# ln help

• Jul 15th 2009, 04:18 PM
crashuk
ln help
Y $\displaystyle ln 5x^2$
Y' $\displaystyle 1/5x^2 . 10x = 10x/5x^2 = 10/5x = 2^-1$
• Jul 15th 2009, 04:31 PM
pomp
Quote:

Originally Posted by crashuk
$\displaystyle ln 5x^2$
$\displaystyle 1/5x^2 . 10x = 10x/5x^2 = 10/5x = 2^-1$

Please review your post. It is almost nonsensical due to bad presentation. There is also no question.

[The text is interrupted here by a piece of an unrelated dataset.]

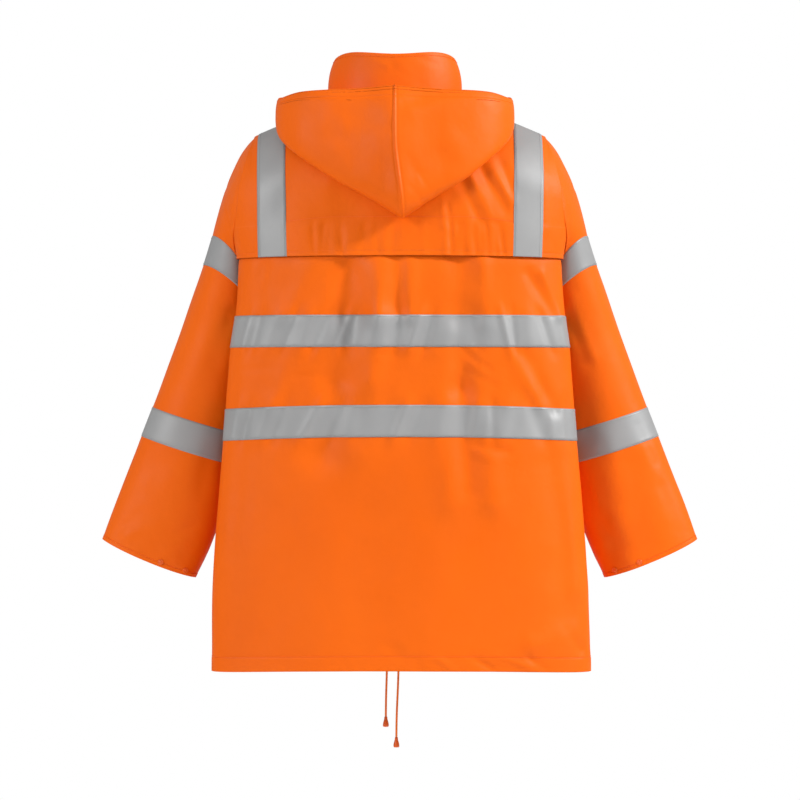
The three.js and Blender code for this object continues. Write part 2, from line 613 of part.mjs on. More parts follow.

I'm guesing what you meant to say was:

Is this correct?

$\displaystyle \frac{d}{dx} \left( \ln{\left(5x^2 \right)} \right) = 10x \times \frac{1}{5x^2} = \frac{2}{x}$?

If so, then yes it is.
• Jul 15th 2009, 04:40 PM
crashuk
yes thanks, sorry about the way i post it havent a clue to do some things on line.
• Jul 15th 2009, 04:45 PM
pomp
That's fine, just try to make sure it's at least possible to get the gist of what you're saying. Write a little, explain what it is you are trying to do, say where you are stuck and where you need help. Simply posting 2 equations means nothing.

You might find this useful:

http://www.mathhelpforum.com/math-he...-tutorial.html

It will help a lot with general mathematical formatting.